Today was a good day for grinding. It was still early in the week and the sun was high in the sky. So I got on the bike with a loaded and back and started hitting bookstores and vendors a few weeks early in hopes of giving Cake a good starting buzz before it drops. For those of you who live in NYC that want to check it out early you can cop it from one of the street book vendors in the Fulton Mall or on 12th between St. Nick and Lenox. In my mind those are the two centers of literary commerce in the city.

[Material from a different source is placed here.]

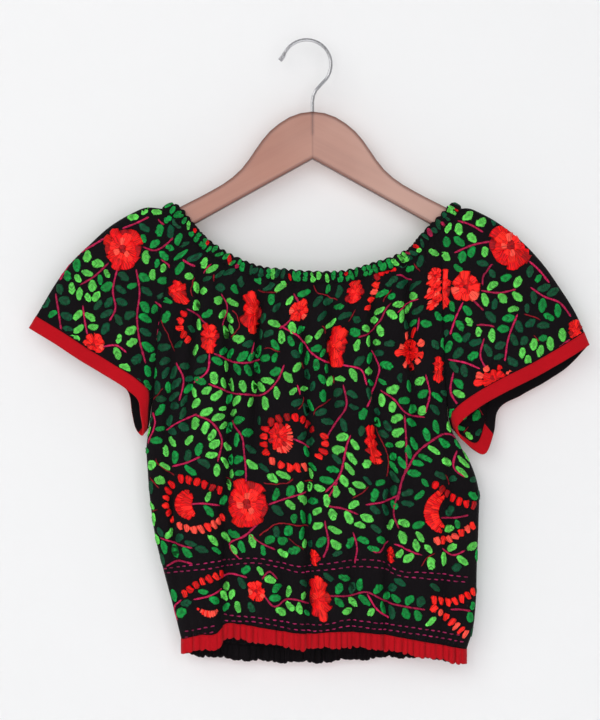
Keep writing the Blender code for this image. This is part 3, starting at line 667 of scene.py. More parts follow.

Some faces remembered me while others gave me that cold "you ain't gonna hustle me" New York grill. I found this funny as I was giving them product for free. No strings. No promises. Just a number to call in case they wanted to re-up. But in the middle of a near recession everyone's cautious. Everyone's skeptical. Even me. So as I go all in on another literary endeavor I'm trying to be as Zen as I can about it, working hard not to focus on the disappointments of projects past. There's a freedom that comes with that.
I was reading a zodiac website last night that said that those of us who are born as Scorpios tend to be people who were selfish and wasteful in a former life, people who only saw things on the surface. If that's true then perhaps the neverending waiting game that has logjammed so many of my ambitions makes sense in a weird sort of way. I'm having to work so hard in this life because I didn't have to in the last one. I'm blazing trails because I used to bring up the rear. It's not a concept I have any particular amount of faith in but it's interesting. There's a similar soul who uses "interesting" about as much as I do. And that's really...interesting.
There's going to be a launch party for Cake on July 8th from 6pm to 10pm (I may move it from 7 to eleven though) It will be held at the Frank White lounge at 936 Atlantic Avenue (bet St. James and Washington) in Clinton-Hill Brooklyn, right off the Clinton Washington stop. Both D and I will be reading along with music, drinks and good times. I'd love to meet as many of my blog readers who have been hiding in the New York shadows these last few years. So I do hope that you come through. All are welcome.
Now it's off to push-ups and writing curriculum guides and job searching. As I cruise through Brooklyn's streets on two wheels, I will take in the rustling of women's tennis skirts that offer big hints of the goodies that lie underneath, heaving cleavage the color of blue mountain coffee, the dilligent efforts of the people up at the prayer station trying to bring all the heathens to God, and the little boys and girls riding out the last days of their school sentence before a long summer.
I had this dream last year that I was reminded of last night. I was in a car with a few other guys and we'd just committed a robbery. Our car pulled up to a house in the middle of nowhere, a place that seemed like a sanctuary. I got out of the car just as the cops showed up and chased the rest of thieves away, leaving me alone in front of an empty house with nothing but sun and desert in both directions. The house didn't seem safe so I started walking down a straight and narrow road towards the sun, alone but tranquil, a long journey ahead of me and all of the drama going the other way.
If I had remembered that dream and what I took from it I shouldn't have been surprised by all the things that happened not long after. It was the jump-off point for the emptying of the box. It was a warning about the often excruciating solitude that was to come. My bones would ache and would be soaked in sweat, but I would get to the next town intact. I would make it when others would not. I got out of the car because I didn't belong with "them" anymore. Then I went my own way, trying to get back on the path that had been set for me long before. Had I not tried to force things I might have been there by now. But when it comes to the lessons that matter I'm determined to learn things the hard way. But I'm learning. Ever so slowly I'm learning. Out.